- **PROBLEM DETAILS**: Give the count of lines in the data that include "FreeCAD", with no other words.

- **SOURCE EXCERPT**:
* * *
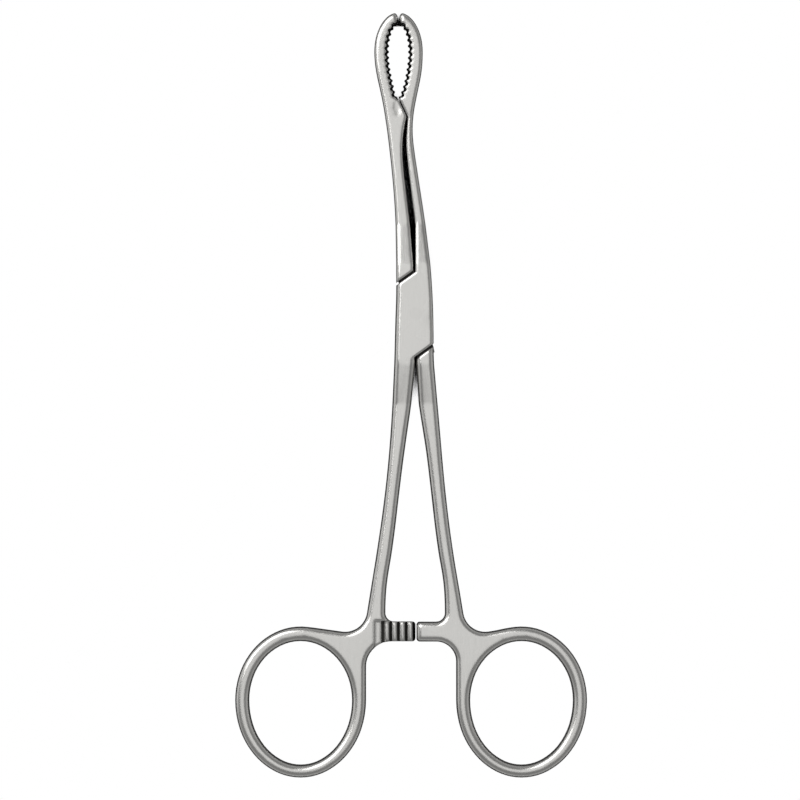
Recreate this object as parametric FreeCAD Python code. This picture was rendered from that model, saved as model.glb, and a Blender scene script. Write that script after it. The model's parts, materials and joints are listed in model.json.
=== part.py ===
import FreeCAD, Part
import math
import os

# Sponge forceps, 180 mm long, in millimetres.
# The origin is on the axis of the lock pin, in the plane of the lock's underside.
# +X is to the right and +Y towards the jaws, as seen from above the flat front, and +Z is up.
# The box half has the left finger ring, the box and the right jaw limb.
# The tongue half has the right finger ring, the tongue in the box and the left jaw limb.

# Travel of the hinge from the rest pose, in degrees, and what is left between the limbs when shut
CLOSE_ANGLE = 0.36
OPEN_ANGLE = 50.0
STOP_MARGIN = 0.3
SHUT_GAP = 0.04

# Lock
LOCK_THICKNESS = 5.6
LOCK_LENGTH = 24.0
RAMP_LENGTH = 9.0
LOCK_LEFT = 4.6
LOCK_RIGHT = 4.2
SHOULDER_DISTANCE = 8.37
SHOULDER_SLOPE = 35.5
SHOULDER_GAP = 0.6
TONGUE_THICKNESS = 2.3
TONGUE_WIDTH = 4.2
TONGUE_LEAN = 14.3
TONGUE_ROOT = 1.2
SLIDE_CLEARANCE = 0.05
SIDE_CLEARANCE = 0.06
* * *
- **RESULT OF THIS TASK**: 2